Goal of the exercise: All lines from the line containing "Write the JSON" up to and including the last line of the listing below should be echoed exactly; no other lines belong in the response.

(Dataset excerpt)
------------------------------------------------------------------------

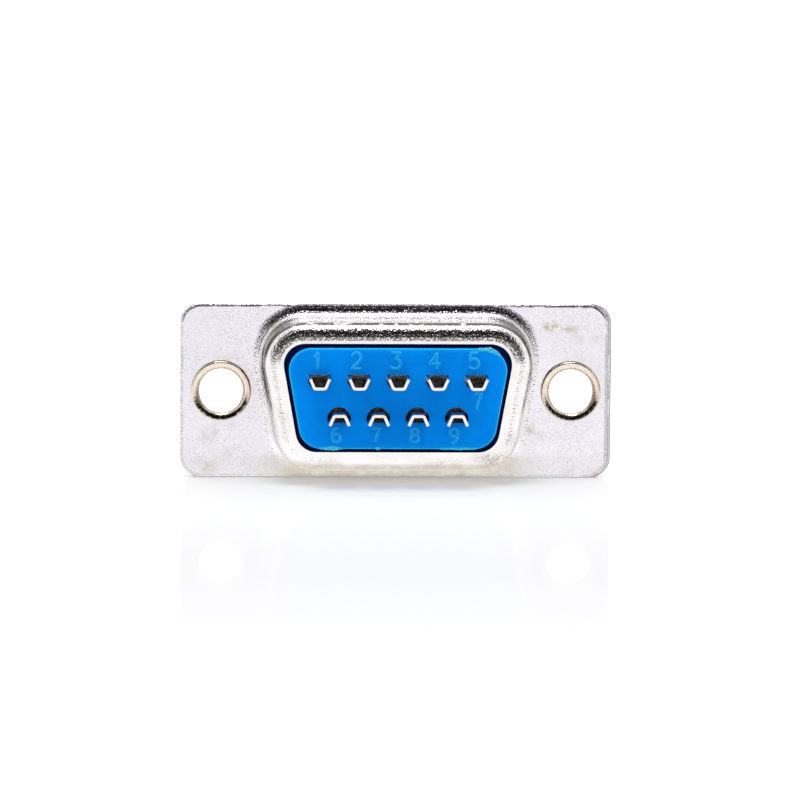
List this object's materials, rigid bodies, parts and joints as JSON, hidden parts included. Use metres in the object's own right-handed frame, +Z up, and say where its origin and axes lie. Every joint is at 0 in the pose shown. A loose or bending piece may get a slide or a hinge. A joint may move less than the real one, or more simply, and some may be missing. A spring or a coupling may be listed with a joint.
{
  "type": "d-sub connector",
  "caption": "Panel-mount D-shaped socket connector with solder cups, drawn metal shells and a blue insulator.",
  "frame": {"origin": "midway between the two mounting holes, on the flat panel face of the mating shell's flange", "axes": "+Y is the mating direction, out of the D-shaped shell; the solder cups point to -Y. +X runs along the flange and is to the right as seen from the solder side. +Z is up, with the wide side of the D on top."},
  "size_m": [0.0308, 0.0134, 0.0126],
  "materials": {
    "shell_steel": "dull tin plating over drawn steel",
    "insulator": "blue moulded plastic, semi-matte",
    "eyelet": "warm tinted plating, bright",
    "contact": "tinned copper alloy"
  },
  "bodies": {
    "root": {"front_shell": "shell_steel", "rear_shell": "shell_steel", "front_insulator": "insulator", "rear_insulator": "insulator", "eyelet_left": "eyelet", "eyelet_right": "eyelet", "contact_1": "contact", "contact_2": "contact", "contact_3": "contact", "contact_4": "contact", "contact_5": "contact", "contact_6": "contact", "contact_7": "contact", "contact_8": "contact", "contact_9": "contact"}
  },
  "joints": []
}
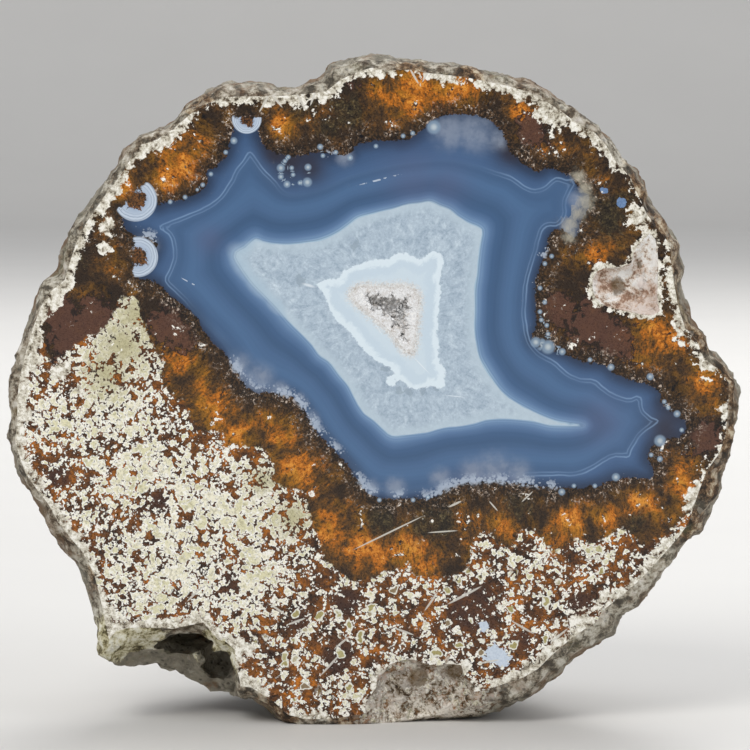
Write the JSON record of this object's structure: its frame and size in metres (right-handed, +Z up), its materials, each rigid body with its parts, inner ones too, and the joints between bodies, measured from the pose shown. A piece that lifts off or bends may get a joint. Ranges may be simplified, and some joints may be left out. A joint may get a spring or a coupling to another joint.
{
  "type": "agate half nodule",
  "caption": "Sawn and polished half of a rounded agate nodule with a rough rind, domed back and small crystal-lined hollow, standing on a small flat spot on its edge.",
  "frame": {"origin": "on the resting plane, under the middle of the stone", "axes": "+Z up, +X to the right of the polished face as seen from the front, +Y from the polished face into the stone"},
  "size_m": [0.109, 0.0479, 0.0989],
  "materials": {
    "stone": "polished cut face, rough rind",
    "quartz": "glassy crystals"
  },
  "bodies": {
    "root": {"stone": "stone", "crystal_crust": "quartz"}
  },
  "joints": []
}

------------------------------------------------------------------------

Exercise answer:
Write the JSON record of this object's structure: its frame and size in metres (right-handed, +Z up), its materials, each rigid body with its parts, inner ones too, and the joints between bodies, measured from the pose shown. A piece that lifts off or bends may get a joint. Ranges may be simplified, and some joints may be left out. A joint may get a spring or a coupling to another joint.
{
  "type": "agate half nodule",
  "caption": "Sawn and polished half of a rounded agate nodule with a rough rind, domed back and small crystal-lined hollow, standing on a small flat spot on its edge.",
  "frame": {"origin": "on the resting plane, under the middle of the stone", "axes": "+Z up, +X to the right of the polished face as seen from the front, +Y from the polished face into the stone"},
  "size_m": [0.109, 0.0479, 0.0989],
  "materials": {
    "stone": "polished cut face, rough rind",
    "quartz": "glassy crystals"
  },
  "bodies": {
    "root": {"stone": "stone", "crystal_crust": "quartz"}
  },
  "joints": []
}